### DATA LINES
● ● ● ● ● ● ●
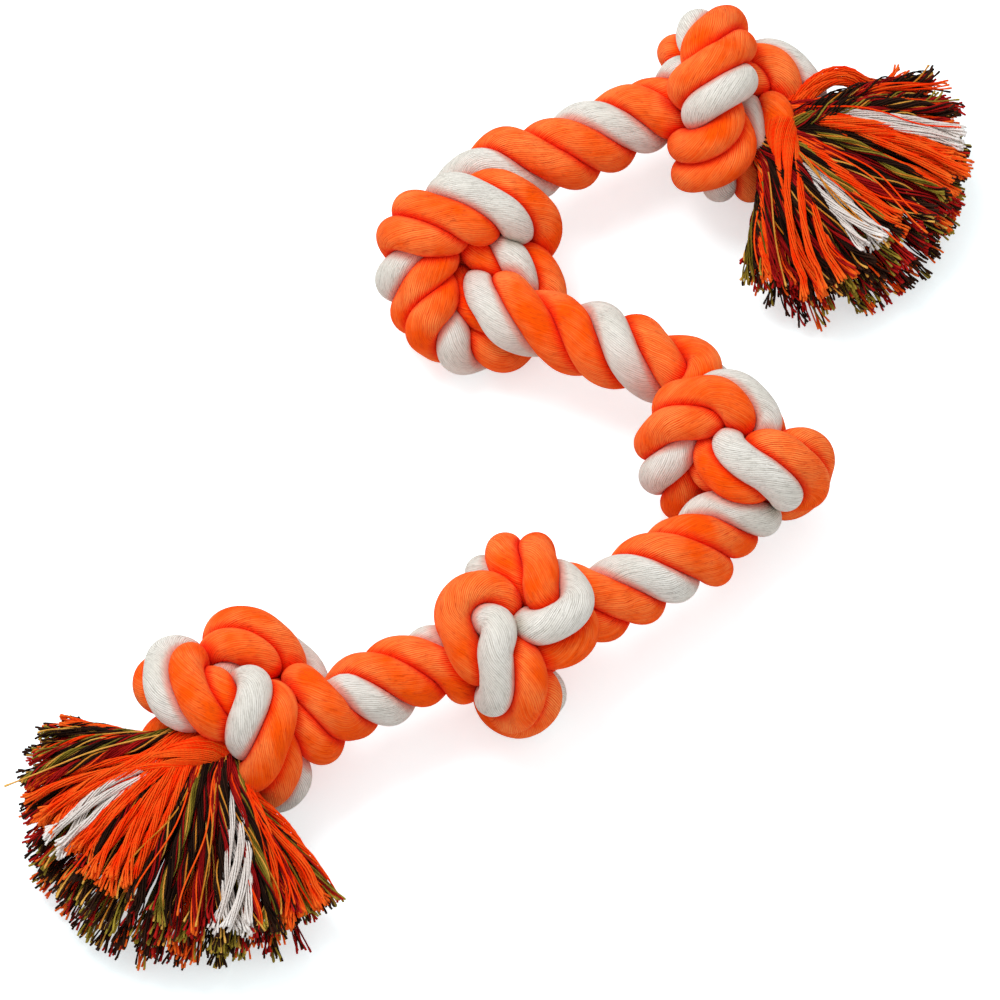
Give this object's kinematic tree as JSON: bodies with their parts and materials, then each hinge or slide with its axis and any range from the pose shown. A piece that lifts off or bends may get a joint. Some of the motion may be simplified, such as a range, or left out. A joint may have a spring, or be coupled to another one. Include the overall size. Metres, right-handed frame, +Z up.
{
  "type": "rope dog toy",
  "caption": "Tug toy of three-strand laid cotton rope, tied in a row of overhand knots, both ends combed out into tassels.",
  "frame": {"origin": "on the floor, under the middle of the toy's bounding box", "axes": "+Z up from the floor it lies on, +X to the right and +Y away from the viewer of the picture"},
  "size_m": [0.4956, 0.5462, 0.0968],
  "materials": {
    "orange_cotton": "matte soft cotton roving",
    "white_cotton": "matte soft cotton roving",
    "dark_core_yarn": "matte twisted yarns, black with red, olive and gold"
  },
  "bodies": {
    "knot_1": {"knot_1_strand_orange_a": "orange_cotton", "knot_1_strand_orange_b": "orange_cotton", "knot_1_strand_white": "white_cotton"},
    "knot_2": {"knot_2_strand_orange_a": "orange_cotton", "knot_2_strand_orange_b": "orange_cotton", "knot_2_strand_white": "white_cotton"},
    "knot_3": {"knot_3_strand_orange_a": "orange_cotton", "knot_3_strand_orange_b": "orange_cotton", "knot_3_strand_white": "white_cotton"},
    "knot_4": {"knot_4_strand_orange_a": "orange_cotton", "knot_4_strand_orange_b": "orange_cotton", "knot_4_strand_white": "white_cotton"},
    "knot_5": {"knot_5_strand_orange_a": "orange_cotton", "knot_5_strand_orange_b": "orange_cotton", "knot_5_strand_white": "white_cotton"},
    "stretch_1": {"stretch_1_strand_orange_a": "orange_cotton", "stretch_1_strand_orange_b": "orange_cotton", "stretch_1_strand_white": "white_cotton"},
    "stretch_2": {"stretch_2_strand_orange_a": "orange_cotton", "stretch_2_strand_orange_b": "orange_cotton", "stretch_2_strand_white": "white_cotton"},
    "stretch_3": {"stretch_3_strand_orange_a": "orange_cotton", "stretch_3_strand_orange_b": "orange_cotton", "stretch_3_strand_white": "white_cotton"},
    "stretch_4": {"stretch_4_strand_orange_a": "orange_cotton", "stretch_4_strand_orange_b": "orange_cotton", "stretch_4_strand_white": "white_cotton"},
    "tassel_1": {"tassel_1_lock_01": "dark_core_yarn", "tassel_1_lock_02": "dark_core_yarn", "tassel_1_lock_03": "dark_core_yarn", "tassel_1_lock_04": "orange_cotton", "tassel_1_lock_05": "dark_core_yarn", "tassel_1_lock_06": "dark_core_yarn", "tassel_1_lock_07": "dark_core_yarn", "tassel_1_lock_08": "orange_cotton", "tassel_1_lock_09": "dark_core_yarn", "tassel_1_lock_10": "orange_cotton", "tassel_1_lock_11": "orange_cotton", "tassel_1_lock_12": "dark_core_yarn", "tassel_1_lock_13": "orange_cotton", "tassel_1_lock_14": "white_cotton", "tassel_1_lock_15": "orange_cotton", "tassel_1_lock_16": "white_cotton"},
    "tassel_2": {"tassel_2_lock_01": "dark_core_yarn", "tassel_2_lock_02": "dark_core_yarn", "tassel_2_lock_03": "dark_core_yarn", "tassel_2_lock_04": "dark_core_yarn", "tassel_2_lock_05": "orange_cotton", "tassel_2_lock_06": "dark_core_yarn", "tassel_2_lock_07": "orange_cotton", "tassel_2_lock_08": "dark_core_yarn", "tassel_2_lock_09": "orange_cotton", "tassel_2_lock_10": "dark_core_yarn", "tassel_2_lock_11": "dark_core_yarn", "tassel_2_lock_12": "white_cotton", "tassel_2_lock_13": "orange_cotton", "tassel_2_lock_14": "orange_cotton", "tassel_2_lock_15": "white_cotton", "tassel_2_lock_16": "orange_cotton"}
  },
  "joints": [
    {"name": "swing_2_from_knot_3", "type": "hinge", "parent": "knot_3", "child": "stretch_2", "pos_m": [0.08503, -0.05455, 0.047], "axis": [0, 0, 1], "range_deg": [-25, 25]},
    {"name": "lift_knot_2", "type": "hinge", "parent": "stretch_2", "child": "knot_2", "pos_m": [0.07046, -0.06513, 0.047], "axis": [-0.5878, 0.809, 0], "range_deg": [-25, 25]},
    {"name": "swing_1_from_knot_2", "type": "hinge", "parent": "knot_2", "child": "stretch_1", "pos_m": [-0.04938, -0.11948, 0.047], "axis": [0, 0, 1], "range_deg": [-25, 25]},
    {"name": "lift_knot_1", "type": "hinge", "parent": "stretch_1", "child": "knot_1", "pos_m": [-0.06513, -0.12821, 0.047], "axis": [-0.4848, 0.8746, 0], "range_deg": [-25, 25]},
    {"name": "lift_tassel_1", "type": "hinge", "parent": "knot_1", "child": "tassel_1", "pos_m": [-0.15625, -0.18188, 0.047], "axis": [-0.866, 0.5, 0], "range_deg": [-5, 60]},
    {"name": "swing_3_from_knot_3", "type": "hinge", "parent": "knot_3", "child": "stretch_3", "pos_m": [0.0642, 0.07308, 0.047], "axis": [0, 0, 1], "range_deg": [-25, 25]},
    {"name": "lift_knot_4", "type": "hinge", "parent": "stretch_3", "child": "knot_4", "pos_m": [0.04729, 0.07923, 0.047], "axis": [0.342, 0.9397, 0], "range_deg": [-25, 25]},
    {"name": "swing_4_from_knot_4", "type": "hinge", "parent": "knot_4", "child": "stretch_4", "pos_m": [0.0358, 0.19293, 0.047], "axis": [0, 0, 1], "range_deg": [-10, 25]},
    {"name": "lift_knot_5", "type": "hinge", "parent": "stretch_4", "child": "knot_5", "pos_m": [0.05169, 0.20138, 0.047], "axis": [0.4695, -0.8829, 0], "range_deg": [-25, 25]},
    {"name": "lift_tassel_2", "type": "hinge", "parent": "knot_5", "child": "tassel_2", "pos_m": [0.16434, 0.19133, 0.047], "axis": [-0.5736, -0.8192, 0], "range_deg": [-5, 60]}
  ]
}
● ● ● ● ● ● ●
### WHAT TO DO
Write the entire listing out again, word for word.

### WRITTEN REPLY
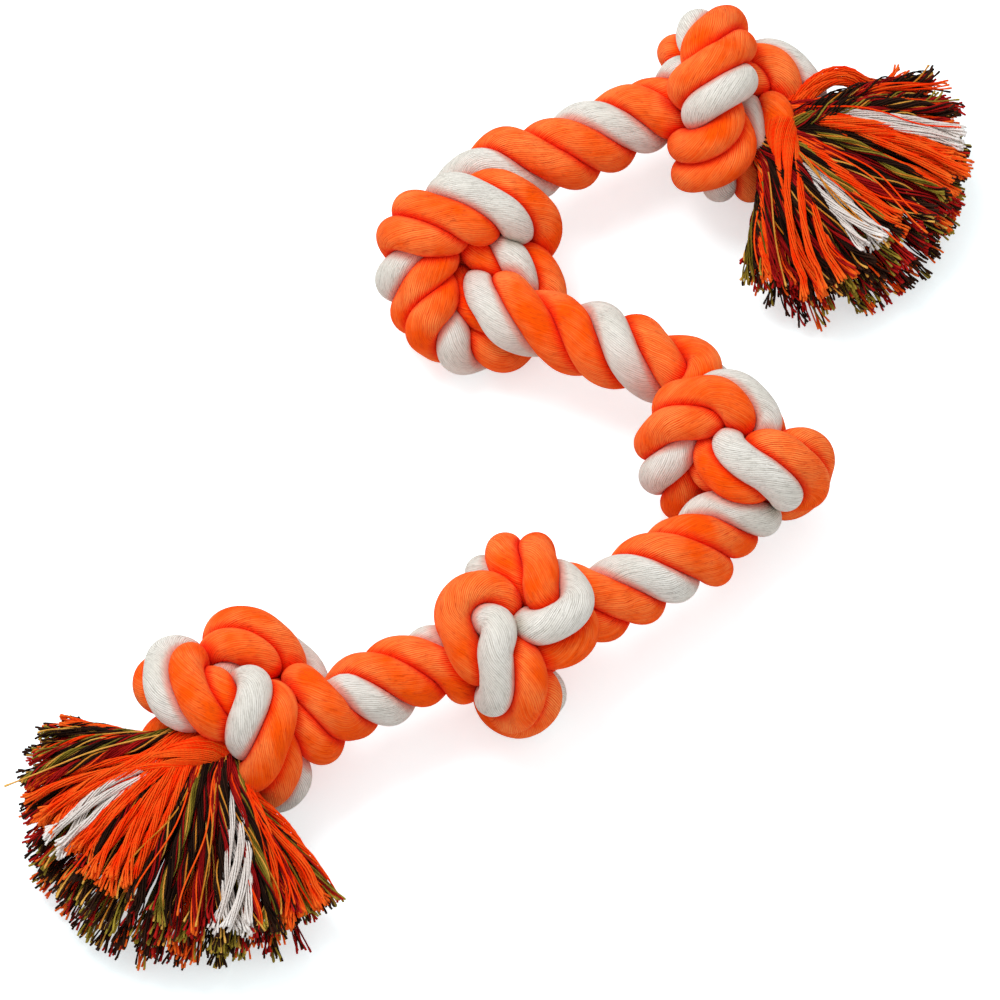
Give this object's kinematic tree as JSON: bodies with their parts and materials, then each hinge or slide with its axis and any range from the pose shown. A piece that lifts off or bends may get a joint. Some of the motion may be simplified, such as a range, or left out. A joint may have a spring, or be coupled to another one. Include the overall size. Metres, right-handed frame, +Z up.
{
  "type": "rope dog toy",
  "caption": "Tug toy of three-strand laid cotton rope, tied in a row of overhand knots, both ends combed out into tassels.",
  "frame": {"origin": "on the floor, under the middle of the toy's bounding box", "axes": "+Z up from the floor it lies on, +X to the right and +Y away from the viewer of the picture"},
  "size_m": [0.4956, 0.5462, 0.0968],
  "materials": {
    "orange_cotton": "matte soft cotton roving",
    "white_cotton": "matte soft cotton roving",
    "dark_core_yarn": "matte twisted yarns, black with red, olive and gold"
  },
  "bodies": {
    "knot_1": {"knot_1_strand_orange_a": "orange_cotton", "knot_1_strand_orange_b": "orange_cotton", "knot_1_strand_white": "white_cotton"},
    "knot_2": {"knot_2_strand_orange_a": "orange_cotton", "knot_2_strand_orange_b": "orange_cotton", "knot_2_strand_white": "white_cotton"},
    "knot_3": {"knot_3_strand_orange_a": "orange_cotton", "knot_3_strand_orange_b": "orange_cotton", "knot_3_strand_white": "white_cotton"},
    "knot_4": {"knot_4_strand_orange_a": "orange_cotton", "knot_4_strand_orange_b": "orange_cotton", "knot_4_strand_white": "white_cotton"},
    "knot_5": {"knot_5_strand_orange_a": "orange_cotton", "knot_5_strand_orange_b": "orange_cotton", "knot_5_strand_white": "white_cotton"},
    "stretch_1": {"stretch_1_strand_orange_a": "orange_cotton", "stretch_1_strand_orange_b": "orange_cotton", "stretch_1_strand_white": "white_cotton"},
    "stretch_2": {"stretch_2_strand_orange_a": "orange_cotton", "stretch_2_strand_orange_b": "orange_cotton", "stretch_2_strand_white": "white_cotton"},
    "stretch_3": {"stretch_3_strand_orange_a": "orange_cotton", "stretch_3_strand_orange_b": "orange_cotton", "stretch_3_strand_white": "white_cotton"},
    "stretch_4": {"stretch_4_strand_orange_a": "orange_cotton", "stretch_4_strand_orange_b": "orange_cotton", "stretch_4_strand_white": "white_cotton"},
    "tassel_1": {"tassel_1_lock_01": "dark_core_yarn", "tassel_1_lock_02": "dark_core_yarn", "tassel_1_lock_03": "dark_core_yarn", "tassel_1_lock_04": "orange_cotton", "tassel_1_lock_05": "dark_core_yarn", "tassel_1_lock_06": "dark_core_yarn", "tassel_1_lock_07": "dark_core_yarn", "tassel_1_lock_08": "orange_cotton", "tassel_1_lock_09": "dark_core_yarn", "tassel_1_lock_10": "orange_cotton", "tassel_1_lock_11": "orange_cotton", "tassel_1_lock_12": "dark_core_yarn", "tassel_1_lock_13": "orange_cotton", "tassel_1_lock_14": "white_cotton", "tassel_1_lock_15": "orange_cotton", "tassel_1_lock_16": "white_cotton"},
    "tassel_2": {"tassel_2_lock_01": "dark_core_yarn", "tassel_2_lock_02": "dark_core_yarn", "tassel_2_lock_03": "dark_core_yarn", "tassel_2_lock_04": "dark_core_yarn", "tassel_2_lock_05": "orange_cotton", "tassel_2_lock_06": "dark_core_yarn", "tassel_2_lock_07": "orange_cotton", "tassel_2_lock_08": "dark_core_yarn", "tassel_2_lock_09": "orange_cotton", "tassel_2_lock_10": "dark_core_yarn", "tassel_2_lock_11": "dark_core_yarn", "tassel_2_lock_12": "white_cotton", "tassel_2_lock_13": "orange_cotton", "tassel_2_lock_14": "orange_cotton", "tassel_2_lock_15": "white_cotton", "tassel_2_lock_16": "orange_cotton"}
  },
  "joints": [
    {"name": "swing_2_from_knot_3", "type": "hinge", "parent": "knot_3", "child": "stretch_2", "pos_m": [0.08503, -0.05455, 0.047], "axis": [0, 0, 1], "range_deg": [-25, 25]},
    {"name": "lift_knot_2", "type": "hinge", "parent": "stretch_2", "child": "knot_2", "pos_m": [0.07046, -0.06513, 0.047], "axis": [-0.5878, 0.809, 0], "range_deg": [-25, 25]},
    {"name": "swing_1_from_knot_2", "type": "hinge", "parent": "knot_2", "child": "stretch_1", "pos_m": [-0.04938, -0.11948, 0.047], "axis": [0, 0, 1], "range_deg": [-25, 25]},
    {"name": "lift_knot_1", "type": "hinge", "parent": "stretch_1", "child": "knot_1", "pos_m": [-0.06513, -0.12821, 0.047], "axis": [-0.4848, 0.8746, 0], "range_deg": [-25, 25]},
    {"name": "lift_tassel_1", "type": "hinge", "parent": "knot_1", "child": "tassel_1", "pos_m": [-0.15625, -0.18188, 0.047], "axis": [-0.866, 0.5, 0], "range_deg": [-5, 60]},
    {"name": "swing_3_from_knot_3", "type": "hinge", "parent": "knot_3", "child": "stretch_3", "pos_m": [0.0642, 0.07308, 0.047], "axis": [0, 0, 1], "range_deg": [-25, 25]},
    {"name": "lift_knot_4", "type": "hinge", "parent": "stretch_3", "child": "knot_4", "pos_m": [0.04729, 0.07923, 0.047], "axis": [0.342, 0.9397, 0], "range_deg": [-25, 25]},
    {"name": "swing_4_from_knot_4", "type": "hinge", "parent": "knot_4", "child": "stretch_4", "pos_m": [0.0358, 0.19293, 0.047], "axis": [0, 0, 1], "range_deg": [-10, 25]},
    {"name": "lift_knot_5", "type": "hinge", "parent": "stretch_4", "child": "knot_5", "pos_m": [0.05169, 0.20138, 0.047], "axis": [0.4695, -0.8829, 0], "range_deg": [-25, 25]},
    {"name": "lift_tassel_2", "type": "hinge", "parent": "knot_5", "child": "tassel_2", "pos_m": [0.16434, 0.19133, 0.047], "axis": [-0.5736, -0.8192, 0], "range_deg": [-5, 60]}
  ]
}